Et ces deux professeurs de s’accorder sur un constat : “Nicolas Bourriaud a répondu favorablement aux demandes de dialogue, de refonte des instances pédagogiques de l’école, de participation active des enseignants aux expositions.” “Ceci n’a pas suscité d’apaisement, pour l’instant. Des solutions constructives se profilent, je souhaite qu’elles se mettent en place rapidement, d’autant plus que pour la majorité des étudiants, la venue de Nicolas Bourriaud était synonyme d’ espoir et d’ouverture sur le monde” estime ainsi Jean-Luc Wimouth.

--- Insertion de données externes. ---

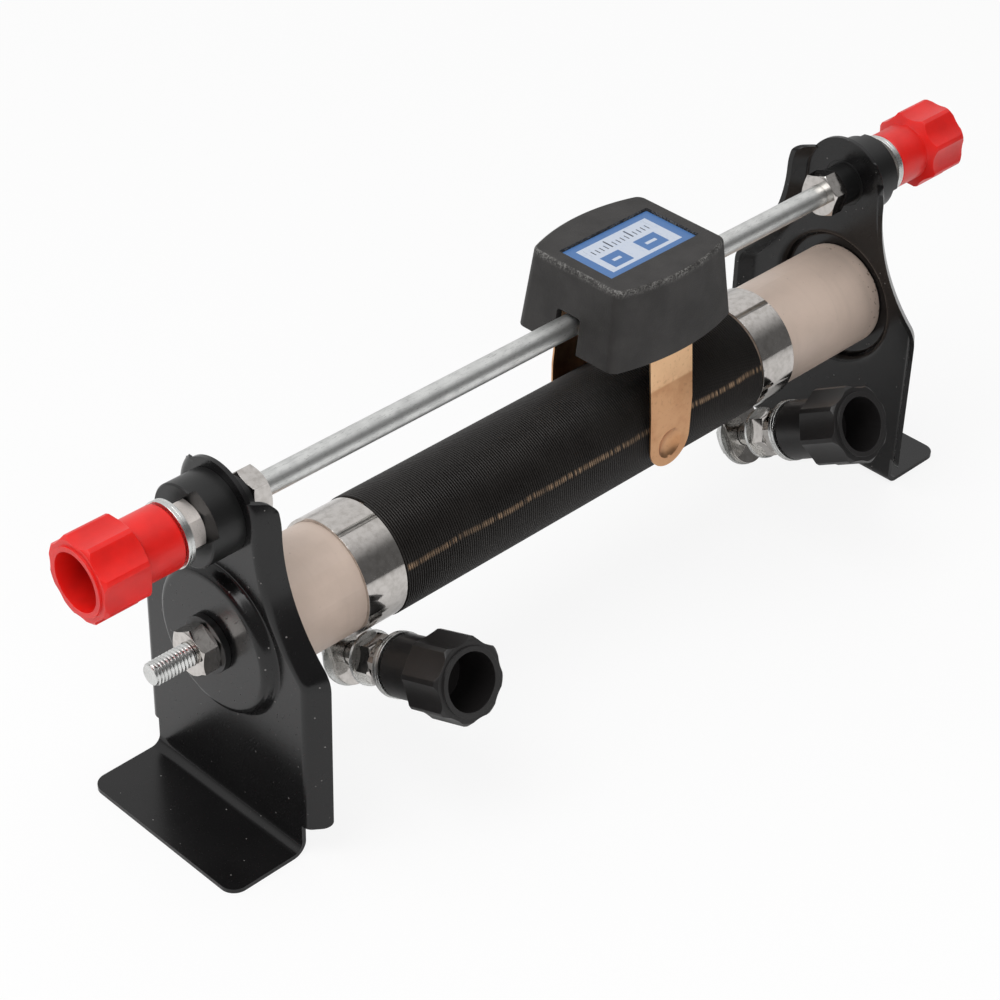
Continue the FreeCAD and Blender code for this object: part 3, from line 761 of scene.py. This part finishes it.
class RHEOSTAT_OT_cut_threads(bpy.types.Operator):
    """Cut the threads of the tie rod and the slide rod"""

    bl_idname = "rheostat.cut_threads"
    bl_label = "Rods"

    def execute(self, context):
        """Model each rod with its threads and plain stretch."""
        sizes = context.scene.rheostat_sizes
        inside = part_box("end_bracket_right")[0].x
        thread_rod("tie_rod", AXIS, sizes.thread_depth / 2, inside, zinc_finish("zinc_threads"), sizes)
        plain_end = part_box("rod_collar_right")[0].x - THREAD_SHOWN
        drawn = zinc_finish("zinc_rod", scratch=(0.16, 1, 1), rough=0.34)
        thread_rod("slide_rod", ROD_AXIS, 0.0, plain_end, drawn, sizes, 64)
        return {"FINISHED"}


class RHEOSTAT_OT_dress_metal(bpy.types.Operator):
    """Soften and plate the brackets, bands, nuts and washers"""

    bl_idname = "rheostat.dress_metal"
    bl_label = "Brackets and hardware"

    def execute(self, context):
        """Give every metal node rounded edges and its plate or paint."""
        edge = context.scene.rheostat_sizes.edge_round
        paint, nickel, zinc = paint_finish(), nickel_finish(), zinc_finish("zinc_plate")
        satin = zinc_finish("satin_zinc", warm=True, rough=0.38, metal=0.45)
        brass = brass_finish()
        for side in SIDES:
            dress_node("end_bracket_" + side, paint, edge, shape=lowered_flange)
            dress_node("clamp_band_" + side, nickel, edge)
            dress_node("clamp_screw_" + side, zinc, edge)
        for node in ("tie_rod_nuts", "rod_inner_nuts", "clamp_nuts", "lock_nuts"):
            dress_node(node, nickel, edge, angle=20)
        dress_node("rod_outer_nuts", satin, edge, angle=20)
        washers = ["rod_fixed_washers", "clamp_fixed_washers", "clamp_washers"]
        washers += [f"{colour}_washer_{side}" for colour in CAP_COLOURS for side in SIDES]
        for node in washers:
            dress_node(node, zinc, edge, 3)
        dress_node("contact_strip", copper_finish(), STRIP_ROUND)
        dress_node("strip_screws", zinc, edge)
        for colour in CAP_COLOURS:
            for side in SIDES:
                dress_node(f"{colour}_insert_{side}", brass, edge)
        return {"FINISHED"}


class RHEOSTAT_OT_dress_mouldings(bpy.types.Operator):
    """Soften and colour the caps, bushes, collars and the slider"""

    bl_idname = "rheostat.dress_mouldings"
    bl_label = "Mouldings and label"

    def execute(self, context):
        """Give every moulded node rounded edges and its plastic."""
        sizes = context.scene.rheostat_sizes
        colours = context.scene.rheostat_colours
        red = moulding_finish("red_moulding", colours.red_moulding, 0.30, 0.03 * MM, 0.06, glow=0.5)
        black = moulding_finish("black_moulding", colours.black_moulding, 0.30, 0.04 * MM, 0.2)
        insulator = moulding_finish("insulator", (0.007, 0.007, 0.007), 0.30, 0.02 * MM, 0.1)
        dress_node("tie_rod_washers", insulator, sizes.edge_round)
        for side in SIDES:
            dress_node("red_cap_" + side, red, sizes.moulded_round, 3, 28)
            dress_node("black_cap_" + side, black, sizes.moulded_round, 3, 28)
            dress_node("rod_bush_" + side, insulator, sizes.edge_round)
            dress_node("rod_collar_" + side, insulator, sizes.edge_round, shape=narrowed_collar)
        dress_node("slider_housing", housing_finish(colours.housing), HOUSING_ROUND, 3, 40)
        dress_node("label_plate", label_finish(colours.label_blue, colours.label_pale), LABEL_ROUND)
        return {"FINISHED"}


def photo_camera():
    """The camera from which the photograph was taken."""
    azimuth, elevation, roll = (math.radians(v) for v in (-45.607, 35.932, 1.592))
    back = Vector((math.sin(azimuth) * math.cos(elevation), -math.cos(azimuth) * math.cos(elevation),
                   math.sin(elevation)))
    right = Vector((math.cos(azimuth), math.sin(azimuth), 0))
    up = back.cross(right)
    tilted_right = math.cos(roll) * right + math.sin(roll) * up
    tilted_up = math.cos(roll) * up - math.sin(roll) * right
    distance, aim_right, aim_up = 688.34 * MM, 14.525 * MM, 13.012 * MM
    place = back * distance - tilted_right * aim_right - tilted_up * aim_up + AXIS
    data = bpy.data.cameras.new("camera")
    data.sensor_width = 36.0
    data.lens = 96.56
    data.clip_start = 0.01
    camera = bpy.data.objects.new("camera", data)
    axes = Matrix((tilted_right, tilted_up, back)).transposed().to_4x4()
    camera.matrix_world = Matrix.Translation(place) @ axes
    bpy.context.scene.collection.objects.link(camera)
    bpy.context.scene.camera = camera


def pale_floor():
    """Floor that the camera sees nearly white, and that keeps the object's shadow."""
    bpy.ops.mesh.primitive_plane_add(size=6.0, location=(0, 0, -0.02 * MM))
    floor = bpy.context.object
    floor.name = "floor"
    finish = Finish("floor")
    finish.set(Base_Color=(0.80, 0.80, 0.80), Roughness=0.7)
    seen = finish.add("ShaderNodeLightPath", output="Is Camera Ray")
    glow = finish.add("ShaderNodeEmission", Color=(1, 1, 1, 1), Strength=1.0)
    surface = Number(finish.tree, finish.shader.outputs[0])
    blend = finish.add("ShaderNodeMixShader", i0=seen * FLOOR_WHITENESS, i1=surface, i2=glow)
    finish.feed(finish.tree.nodes["Material Output"].inputs["Surface"], blend)
    floor.data.materials.append(finish.material)


def studio_world():
    """World with a soft box on one side, white where the camera looks past the floor."""
    world = bpy.data.worlds.new("studio")
    world.use_nodes = True
    bpy.context.scene.world = world
    tree = world.node_tree
    ground = tree.nodes["Background"]
    ground.inputs["Color"].default_value = (1, 1, 1, 1)
    camera_ray = Number(tree, tree.nodes.new("ShaderNodeLightPath").outputs["Is Camera Ray"])
    towards = tree.nodes.new("ShaderNodeVectorMath")
    towards.operation = "DOT_PRODUCT"
    tree.links.new(tree.nodes.new("ShaderNodeTexCoord").outputs["Generated"], towards.inputs[0])
    towards.inputs[1].default_value = SOFTBOX_WAY
    softbox = Number(tree, towards.outputs["Value"]).fade(0.1, 0.7)
    level = (softbox * SOFTBOX_STRENGTH + AROUND_STRENGTH).math("MAXIMUM", camera_ray)
    tree.links.new(level.socket, ground.inputs["Strength"])


def soft_lamp(name, offset, watts, mirrored=True):
    """Square area lamp that points at the tube from some way off; metal may mirror it or not."""
    data = bpy.data.lights.new(name, "AREA")
    data.shape = "SQUARE"
    data.size = LAMP_WIDTH
    data.energy = watts
    lamp = bpy.data.objects.new(name, data)
    lamp.location = AXIS + Vector(offset)
    lamp.rotation_euler = (AXIS - lamp.location).to_track_quat("-Z", "Y").to_euler()
    lamp.visible_glossy = mirrored
    bpy.context.scene.collection.objects.link(lamp)


class RHEOSTAT_OT_set_stage(bpy.types.Operator):
    """Pale floor, soft lamps and the photograph's camera"""

    bl_idname = "rheostat.set_stage"
    bl_label = "Stage"

    def execute(self, context):
        """Make the floor, the world, the lamps and the camera."""
        photo_camera()
        pale_floor()
        studio_world()
        soft_lamp("key", (-0.55, 0.05, 1.0), 7.0)
        soft_lamp("front", (-0.35, -1.0, 0.5), 5.0, mirrored=False)
        return {"FINISHED"}


STEPS = (RHEOSTAT_OT_wind_tube, RHEOSTAT_OT_cut_threads, RHEOSTAT_OT_dress_metal,
         RHEOSTAT_OT_dress_mouldings, RHEOSTAT_OT_set_stage)


class RHEOSTAT_PT_sidebar(bpy.types.Panel):
    """Steps that dress the rheostat, with its sizes and colours"""

    bl_idname = "RHEOSTAT_PT_sidebar"
    bl_label = "Slide Rheostat"
    bl_space_type = "VIEW_3D"
    bl_region_type = "UI"
    bl_category = "Rheostat"

    def draw(self, context):
        """List the sizes, the colours and the steps."""
        for group in (context.scene.rheostat_sizes, context.scene.rheostat_colours):
            for key in group.__annotations__:
                self.layout.prop(group, key)
        for step in STEPS:
            self.layout.operator(step.bl_idname)


CLASSES = (RheostatSizes, RheostatColours, *STEPS, RHEOSTAT_PT_sidebar)


def register():
    """Register the classes and their settings."""
    for cls in CLASSES:
        bpy.utils.register_class(cls)
    bpy.types.Scene.rheostat_sizes = bpy.props.PointerProperty(type=RheostatSizes)
    bpy.types.Scene.rheostat_colours = bpy.props.PointerProperty(type=RheostatColours)


def unregister():
    """Take the classes and their settings away."""
    del bpy.types.Scene.rheostat_colours
    del bpy.types.Scene.rheostat_sizes
    for cls in reversed(CLASSES):
        bpy.utils.unregister_class(cls)


def main():
    """Dress the whole rheostat."""
    register()
    bpy.context.scene.view_settings.view_transform = "Standard"
    bpy.ops.rheostat.wind_tube()
    bpy.ops.rheostat.cut_threads()
    bpy.ops.rheostat.dress_metal()
    bpy.ops.rheostat.dress_mouldings()
    bpy.ops.rheostat.set_stage()


if __name__ == "__main__":
    main()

“Le problème est à la tête de l’école” résume le professeur anonyme. “Ce que je reproche à Bourriaud mais aussi à la directrice pédagogique ou au directeur de l’administration, c’est de ne pas trouver un terrain d’entente. Il y a une équipe de direction qui doit faire corps.” Réponse de l’un des intéressés, Nicolas Bourriaud : “La confiance est rompue avec Gaïta Leboissetier, la directrice pédagogique et Frédéric Jousset, le président du conseil d’administration. Il faut que je puisse travailler en bonne entente avec mon équipe, ce qui est le cas avec l’ensemble des chefs de service. Avant mon arrivée, j’ai trouvé un fonctionnement opaque et des services autarciques” se défend encore le directeur, “ceux qui mènent depuis six mois une fronde contre moi sont les mêmes que ceux qui s’opposaient à mon arrivée il y a deux ans. L’affaire Ralph Lauren m’ayant fragilisé, on n’a de cesse de me déstabiliser, en interne et en externe. J’ai eu le droit à une mission d’inspection, à un rapport de la Cour des comptes qui concernait pourtant les comptes de mon prédécesseur. La publication du référé a même été mise en ligne !”

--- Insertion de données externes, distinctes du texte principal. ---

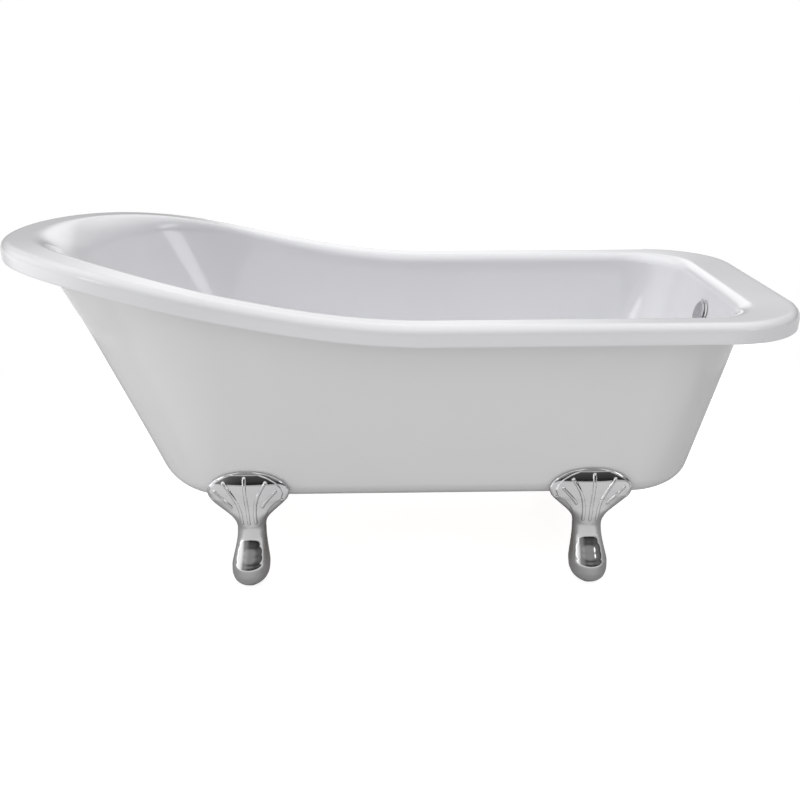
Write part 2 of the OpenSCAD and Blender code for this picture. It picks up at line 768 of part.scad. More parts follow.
outlet_r = 23.9;
outlet_low_z = 112;
lever_x = -14;
lever_z = 164;
lever_r = 3;
lever_bore = 3.05;
module waste_body() {
    color([0.9, 0.9, 0.88])
    at_waste()
    difference() {
        union() {
            rotate_extrude($fn = 96)
            polygon([[0, 140], [outlet_r, 140], [34, 148], [34, 208], [40, 214],
                [40, body_top_z], [0, body_top_z]]);
            translate([0, 0, outlet_low_z])
            cylinder(r = outlet_r, h = 32, $fn = 96);
            translate([26, 0, inlet_z])
            rotate([0, 90, 0])
            cylinder(r = 9, h = 32, $fn = 48);
            translate([lever_x, -26, lever_z])
            rotate([90, 0, 0])
            cylinder(r = 7, h = 16, $fn = 48);
            translate([14, -55, 144])
            cube([8, 30, 12]);
        }
        translate([0, 0, 152])
        cylinder(r = 30, h = 48, $fn = 96);
        translate([0, 0, 190])
        cylinder(r = tube_r + 0.2, h = 40, $fn = 96);
        translate([0, 0, outlet_low_z - 1])
        cylinder(r = 19, h = 60, $fn = 96);
        translate([24, 0, inlet_z])
        rotate([0, 90, 0])
        cylinder(r = 7, h = 60, $fn = 48);
        translate([lever_x, -10, lever_z])
        rotate([90, 0, 0])
        cylinder(r = lever_bore, h = 40, $fn = 48);
        translate([10, -50, 150])
        rotate([0, 90, 0])
        cylinder(r = 2.5, h = 20, $fn = 32);
    }
}

lift_travel = 8;
module plug_cap() {
    color([0.8, 0.8, 0.82])
    at_waste()
    difference() {
        rotate_extrude($fn = 96)
        polygon([[0, floor_z + 1.4], [29, floor_z + 1.4], [31.5, floor_z + 2.4],
            [31.5, floor_z + 3.4], [28, floor_z + 5.4], [18, floor_z + 6.6],
            [0, floor_z + 7.2]]);
        translate([0, 0, floor_z])
        cylinder(r = 2.6, h = 5, $fn = 32);
    }
}

module plug_seal() {
    color([0.12, 0.12, 0.12])
    at_waste()
    translate([0, 0, seat_z + 2.6])
    difference() {
        cylinder(r1 = 22.5, r2 = 25, h = 2.6, $fn = 96);
        translate([0, 0, -1])
        cylinder(r = 5, h = 5, $fn = 48);
    }
}

stem_low_z = 168.2;
module plug_stem() {
    color([0.72, 0.62, 0.35])
    at_waste() {
        translate([0, 0, stem_low_z])
        cylinder(r = stem_r, h = floor_z + 1.2 - stem_low_z, $fn = 48);
        translate([0, 0, floor_z + 1])
        cylinder(r = 2.5, h = 3.6, $fn = 32);
    }
}

module lift_lever() {
    color([0.72, 0.72, 0.74])
    at_waste()
    translate([lever_x, 0, lever_z]) {
        translate([0, 6, 0])
        rotate([90, 0, 0])
        cylinder(r = lever_r, h = 56, $fn = 48);
        translate([0, -4, -2.5])
        cube([17, 8, 5]);
        translate([-3, -50, -14])
        cube([6, 6, 16]);
    }
}

bath_shell();
outer_skin();
rim_bead();
base_board();
board_inserts();
leg_head_front();
leg_head_back();
leg_foot_front();
leg_foot_back();
leg_bolts();
leg_washers();
leveller_head_front();
leveller_head_back();
leveller_foot_front();
leveller_foot_back();
pad_head_front();
pad_head_back();
pad_foot_front();
pad_foot_back();
overflow_plate();
overflow_seal();
overflow_body();
overflow_knob();
overflow_spindle();
knob_screw();
overflow_hose();
hose_clips();
lift_cable();
waste_flange();
waste_seal_top();
waste_seal_bottom();
waste_body();
plug_cap();
plug_seal();
plug_stem();
lift_lever();
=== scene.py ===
"""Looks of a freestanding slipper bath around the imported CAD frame. Lengths in mm until make_mesh()."""
import bpy, bmesh, json, math
import numpy as np
from mathutils import Matrix, Vector


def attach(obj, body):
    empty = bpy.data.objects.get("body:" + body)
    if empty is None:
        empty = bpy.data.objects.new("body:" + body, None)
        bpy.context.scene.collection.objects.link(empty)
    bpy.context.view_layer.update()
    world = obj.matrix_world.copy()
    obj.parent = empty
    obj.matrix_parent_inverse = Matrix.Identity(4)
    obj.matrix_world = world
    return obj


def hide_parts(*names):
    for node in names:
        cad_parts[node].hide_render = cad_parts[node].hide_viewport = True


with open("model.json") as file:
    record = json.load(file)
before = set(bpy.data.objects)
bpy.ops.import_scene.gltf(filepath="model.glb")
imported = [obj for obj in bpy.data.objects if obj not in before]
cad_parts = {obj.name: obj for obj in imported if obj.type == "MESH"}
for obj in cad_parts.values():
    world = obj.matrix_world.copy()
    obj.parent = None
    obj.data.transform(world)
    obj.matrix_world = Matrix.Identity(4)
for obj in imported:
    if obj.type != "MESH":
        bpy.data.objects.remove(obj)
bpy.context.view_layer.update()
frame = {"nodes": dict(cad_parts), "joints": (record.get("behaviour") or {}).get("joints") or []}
scene = bpy.context.scene
MM = 0.001

# ---------------------------------------------------------------- outlines
HEAD_N, SIDE_N, CORNER_N, END_N = 132, 44, 60, 14
HALF_N = HEAD_N + SIDE_N + CORNER_N + END_N
RING_N = 2 * HALF_N
index = np.arange(RING_N)
half_index = np.where(index <= HALF_N, index, RING_N - index)
side_sign = np.where(index <= HALF_N, 1.0, -1.0)
on_head = half_index <= HEAD_N
on_side = ~on_head & (half_index <= HEAD_N + SIDE_N)
on_corner = ~on_head & ~on_side & (half_index <= HEAD_N + SIDE_N + CORNER_N)
head_t = np.clip(half_index / HEAD_N, 0, 1) * math.pi / 2
side_u = np.clip((half_index - HEAD_N) / SIDE_N, 0, 1)
corner_t = math.pi / 2 * (1 - np.clip((half_index - HEAD_N - SIDE_N) / CORNER_N, 0, 1))
end_u = np.clip((half_index - HEAD_N - SIDE_N - CORNER_N) / END_N, 0, 1)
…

Concernant les inquiétudes d’une partie des étudiants et professeurs quant à l’introduction du marché au sein de l’école, Nicolas Bourriaud répond “L’école a réussi, ces dix dernières années à intégrer l’université. Aujourd’hui, c’est le milieu de l’art qu’il faut intégrer et digérer, il faut transformer en atouts ce qui apparaît au premier abord menaçant. Une école d’art doit se tenir à équidistance de l’université et du milieu de l’art. Vous noterez qu’il n’y a jamais eu autant de diplômés de l’Ensba dans les expositions parisiennes qu’en ce moment, c’est l’effet d’une réelle dynamique. Quant aux partenariats privés durables que je privilégie aux locations qui, je le précise, étaient deux fois plus nombreuses avant mon arrivée, ils ont permis sur l’année 2013 de maintenir le budget. N’oublions pas qu’en deux ans, nous avons 800 000 euros en moins de subventions de l’Etat.”

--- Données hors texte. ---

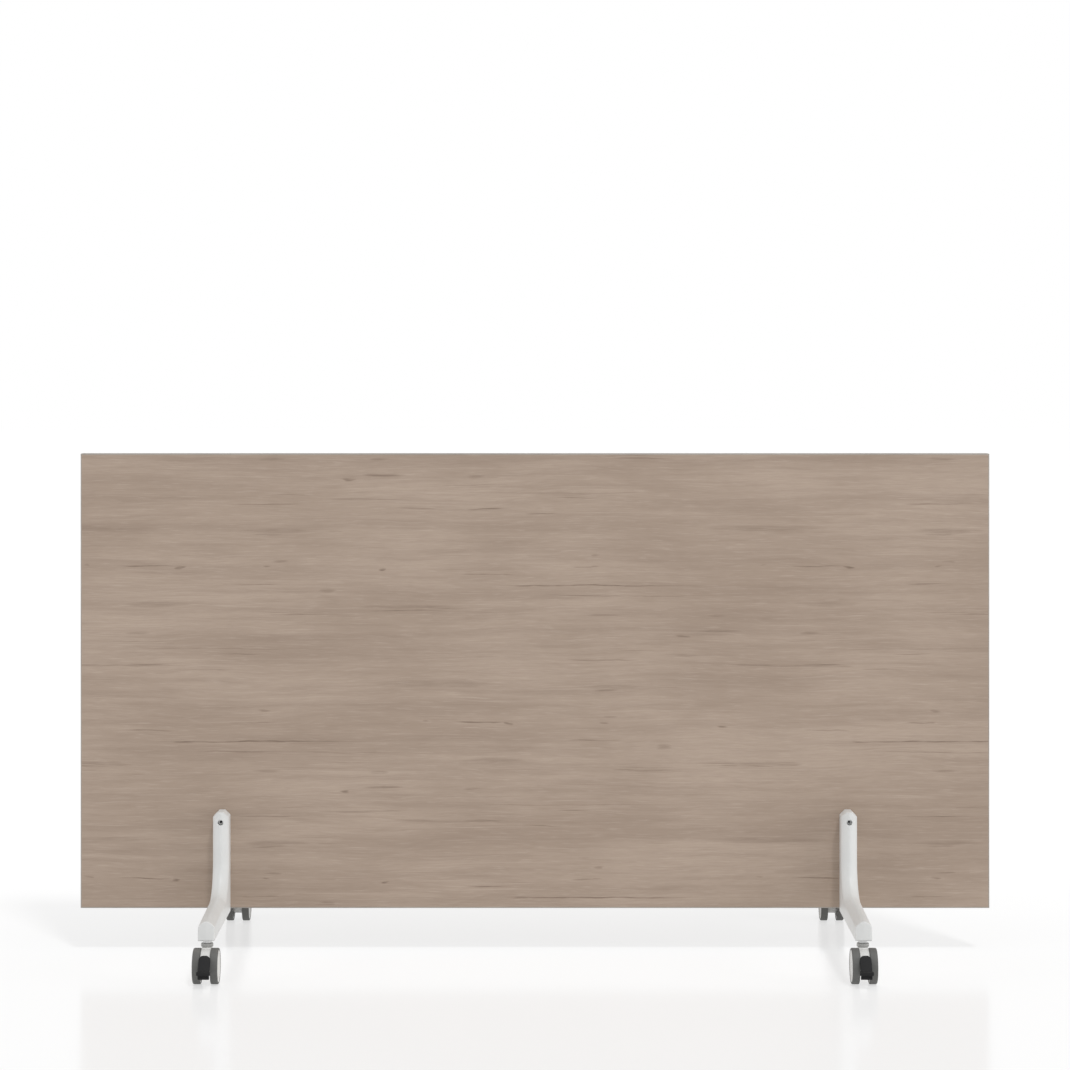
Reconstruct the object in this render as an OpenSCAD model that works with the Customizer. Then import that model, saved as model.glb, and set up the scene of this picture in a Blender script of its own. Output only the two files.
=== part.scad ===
// Mobile room divider: a wood-faced panel carried by two castored feet.
// The origin is on the floor under the middle of the panel, with +X along the panel,
// +Y away from the viewer and +Z up. Lengths are in millimetres, angles in degrees.

/* [Panel] */
// Length of the panel
panel_w = 1600; // [1000:10:2000]
// Height of the panel
panel_h = 800; // [400:10:1200]
// Thickness of the panel
panel_t = 25; // [18:1:40]
// Thickness of the laminate on each face
laminate_t = 0.8; // [0.5:0.1:2]
// Thickness of the edge banding
edge_t = 2; // [1:0.5:4]

/* [Foot arms] */
// Distance from the panel's end to the middle of a foot
foot_inset = 250; // [120:10:400]
// Width of an arm
arm_w = 28; // [26:1:40]
// Height of an arm above its underside
arm_h = 179; // [150:0.5:260]
// Depth of the upright, from the panel to its shoulder line
upright_d = 27.5; // [24:0.5:40]
// Height of the bar's shoulder line where it leaves the elbow
bar_h = 29; // [28:1:40]
// Fall of the bar's top towards its tip, in degrees
bar_fall = 2; // [0:0.5:2.5]
// Reach of an arm from the panel's face
arm_reach = 268.5; // [220:0.5:320]
// Radius of the elbow along its shoulder line
elbow_r = 65; // [50:1:90]
// Height of the crown above the shoulder line
crown_h = 11; // [4:0.5:14]
// Radius of each flank of the crown
flank_r = 24; // [20:1:60]
// Chamfer of the corners at the upright's top
top_chamfer = 9; // [2:0.5:12]
// Radius of the corners at the bar's tip
tip_corner_r = 2; // [1:0.5:8]
// Width of the pocket under the bar
pocket_w = 18; // [8:1:20]
// Depth of the pocket under the bar
pocket_d = 16; // [5:1:18]
// Solid length at each end of the pocket
pocket_wall = 6; // [4:1:12]

/* [Tie plate] */
// Thickness of the plate that carries the panel
plate_t = 5; // [3:0.5:6]
// Width of the plate
plate_w = 20; // [14:1:22]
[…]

Au-delà des cas singuliers, une crise de croissance générale
Le cas de l’Ensba, au-delà des questions de personnes, pointe ainsi de façon plus générale la crise de croissance et d’autonomisation auxquelles sont confrontées toutes les écoles d’art. C’est le cas par exemple pour de nombreuses écoles d’art de province sommées de se transformer en « EPCC » (établissements publics de coopération culturel). A Angers-Tours-Le Mans par exemple, “c’est la grande braderie, confie l’un des professeurs, on maintient une absence totale de gouvernance, il n’y a pas d’orientation pédagogique.”
“L’un des grands chantiers des années à venir est en effet celui de l’organisation du processus de décision. Ce chantier est d’autant plus important que nous sommes dans un contexte de réforme et de contrainte budgétaire, qui alourdit considérablement le poids des décisions” estime ainsi le président de l’ANdEA (Association nationale des écoles supérieures d’art), Emmanuel Tibloux, “une école est une organisation bien plus complexe qu’un musée ou un centre d’art : son ‘objet’ est à la fois humain et de l’ordre du processus, ce sont des personnes engagées dans un processus de formation et de recherche qui en forment le cœur : au moins des professeurs et des élèves, qui sont les uns et les autres, bien qu’avec des positions différentes, dépositaires d’une expérience de la pédagogie de l’art. Il y a donc là au moins deux voix, deux points de vue parfaitement légitimes, qu’il est indispensable de faire exister. C’est toute la question des instances de gouvernance qu’il est aujourd’hui essentiel de spécifier. Ensuite il faut se garder de toute démagogie : la décision revient au directeur, il est mandaté pour cela. En ce sens la décision ne se partage pas, ce qui doit impérativement se partager en revanche, c’est son élaboration, la scénarisation des hypothèses, l’appréciation des grands choix stratégiques, dans lesquels il est indispensable d’impliquer les différents acteurs du processus pédagogique. C’est là un enjeu passionnant, qui est celui des écoles d’art aujourd’hui, et qui est politique au sens le plus fort du terme : non seulement parce qu’il touche à l’organisation d’une communauté mais aussi parce que cette communauté est fondée sur des valeurs qui sont aujourd’hui menacées.”